I read His words in the Book then I look for His face in the streets.

And off I go. Seeking His face. I'm not sure how to find him in my little town where even the poorest receive regular meals and free clothing. But I can start in my heart, thinking kind thoughts of those He loves (which is every living soul), and letting those kind thoughts spill over into kind words and deeds. I can stop looking down on those who are weak and devastated by the curse of the world's sin or their own. I can stop categorizing people with the words "them" and "those" and begin thinking of "them" as people, sinful, hurting, weak, people just like me and more than that, "Those people" are my only chance to love Jesus in this life. I must stop mentally belittling and victimizing people with caricatures, slurs, stereotyping, inward sneers and mockery.

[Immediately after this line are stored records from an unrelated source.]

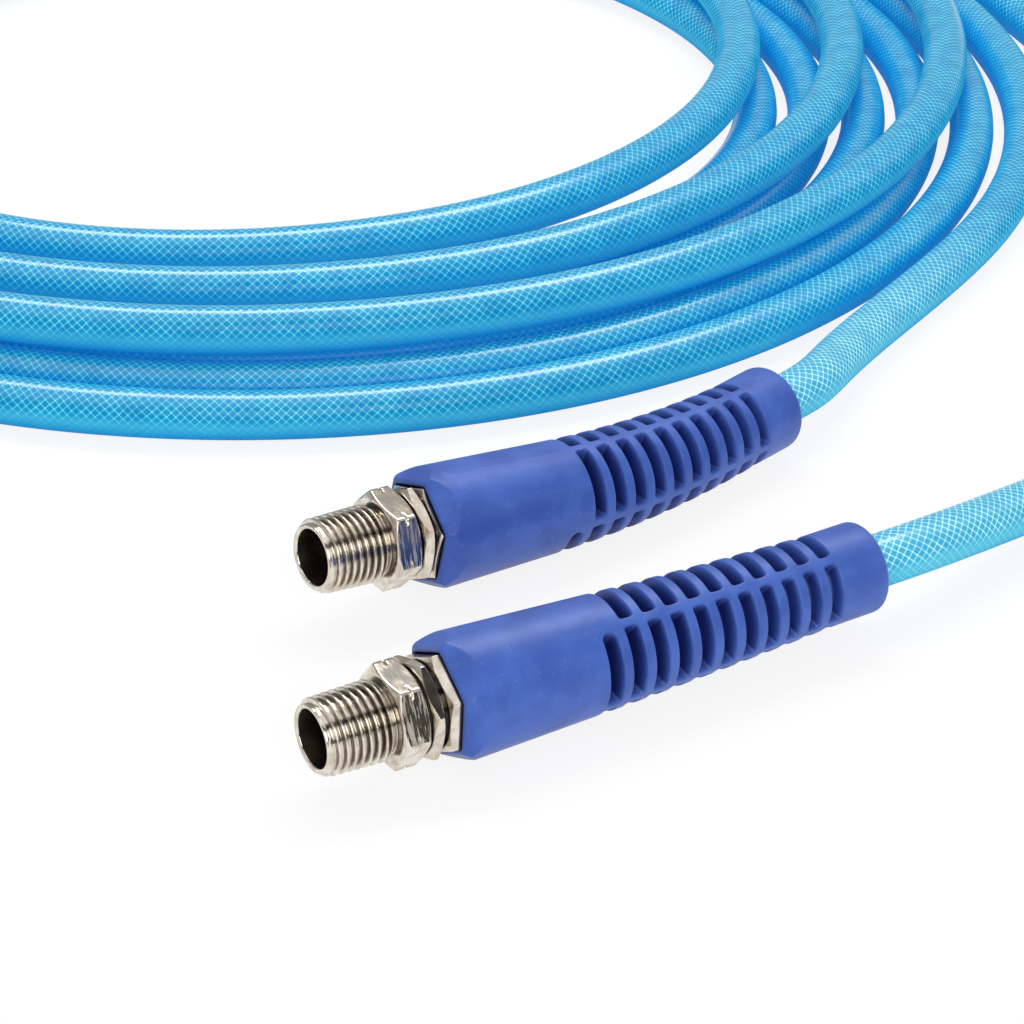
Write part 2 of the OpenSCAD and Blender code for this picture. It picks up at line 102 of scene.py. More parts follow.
# %% [markdown]
# ## The hose's line
# The hose is one length. It leaves boot A, runs round in a wide bend, goes on to the upper layer
# of loops, spirals in, drops to the lower layer, spirals out, and comes back to boot B. A rope
# simulation could lay such a coil, but it would lie a little differently each time. Here the
# loops are worked out from a radius that changes at a steady rate with the turn, the free ends
# follow a few chosen points, and one smooth curve goes through everything.

# %% The loops
HOSE_D = 9.5
HOSE_R = HOSE_D / 2
GIRTH = 2 * np.pi * HOSE_R
FLOOR_Z = -11.1
LOWER_Z = FLOOR_Z + HOSE_R
LAYER_STEP = 9.6  # from the lower layer of loops to the upper one

COIL_CENTRE = (127, 250)
COIL_START_ANGLE = -60  # where the outermost lower loop starts, in degrees
COIL_R = 163.6
LOOPS_IN, STEP_IN = 5.35, 11.8  # how many loops, and how much tighter each one is
LOOPS_OUT, STEP_OUT = 2.928, 19.5  # how many loops, and how much wider each one is
RISE_LOOPS = 0.5  # share of a loop in which the hose climbs a layer
SHIFT_LAG_LOOPS = 0.3  # share of a loop after the climb's middle, before the layer moves aside
TOP_LEFT, TOP_BACK, TOP_DRIFT = 11, 14.5, 4
POINTS_PER_LOOP = 48


def step(value, low, high):
    """0 below low, 1 above high, and a smooth step between."""
    u = np.clip((value - low) / (high - low), 0, 1)
    return u * u * (3 - 2 * u)


def loops():
    """The loops from the start on the floor to the end on the upper layer. The angle grows
    evenly. The radius shrinks by a step a loop on the way in and grows by another on the way out,
    and the height rises from layer to layer along a smooth step in the half loop round the
    turning point. Once it is up, the upper layer moves aside along the same smooth step, and each
    loop lies further right."""
    total = LOOPS_IN + LOOPS_OUT
    t = np.linspace(0, total, int(POINTS_PER_LOOP * total) + 1)
    past_turn = t - LOOPS_IN
    going_out = np.maximum(past_turn, 0)
    angle = np.radians(COIL_START_ANGLE + 360 * t)
    radius = COIL_R - STEP_IN * np.minimum(t, LOOPS_IN) + STEP_OUT * going_out
    rise = step(past_turn / RISE_LOOPS, -0.5, 0.5)
    aside = step((past_turn - SHIFT_LAG_LOOPS) / RISE_LOOPS, -0.5, 0.5)
    x = COIL_CENTRE[0] - TOP_LEFT * aside + TOP_DRIFT * going_out + radius * np.cos(angle)
    y = COIL_CENTRE[1] + TOP_BACK * aside + radius * np.sin(angle)
    return np.stack([x, y, LOWER_Z + LAYER_STEP * rise], axis=1)


coil = loops()
print("loops", round(LOOPS_IN + LOOPS_OUT, 2), "in", len(coil), "points")


# %% The free ends
MOUTH_A = (0, 0, 0)
MOUTH_B = (26.05, 48.57, 2.58)
RING_REACH = 4  # the hose end's last ring lies within this of the point farthest from the mouth

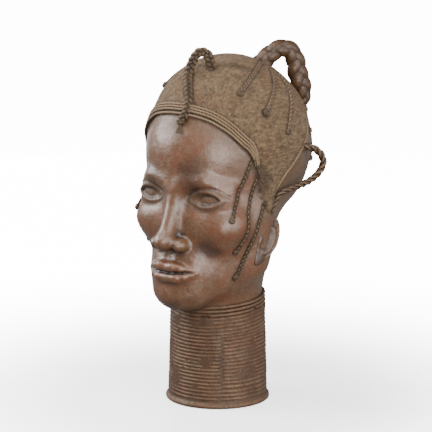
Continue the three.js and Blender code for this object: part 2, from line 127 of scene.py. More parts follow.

Then perhaps when I meet Christ face to face in the hurt or physical need of another I will really love Him, and them. Perhaps Then, when I finally meet Him it won't be with words of boasting of wondrous words and works of the Law, but with humble surprise..."When did I help you Jesus?....All I did was love them. Considering all you've done for me, how could I do any less?"

May God grant me grace for my sojourn.

 *The final three sentences of this paragraph were added at a later date, for the sake of clarity.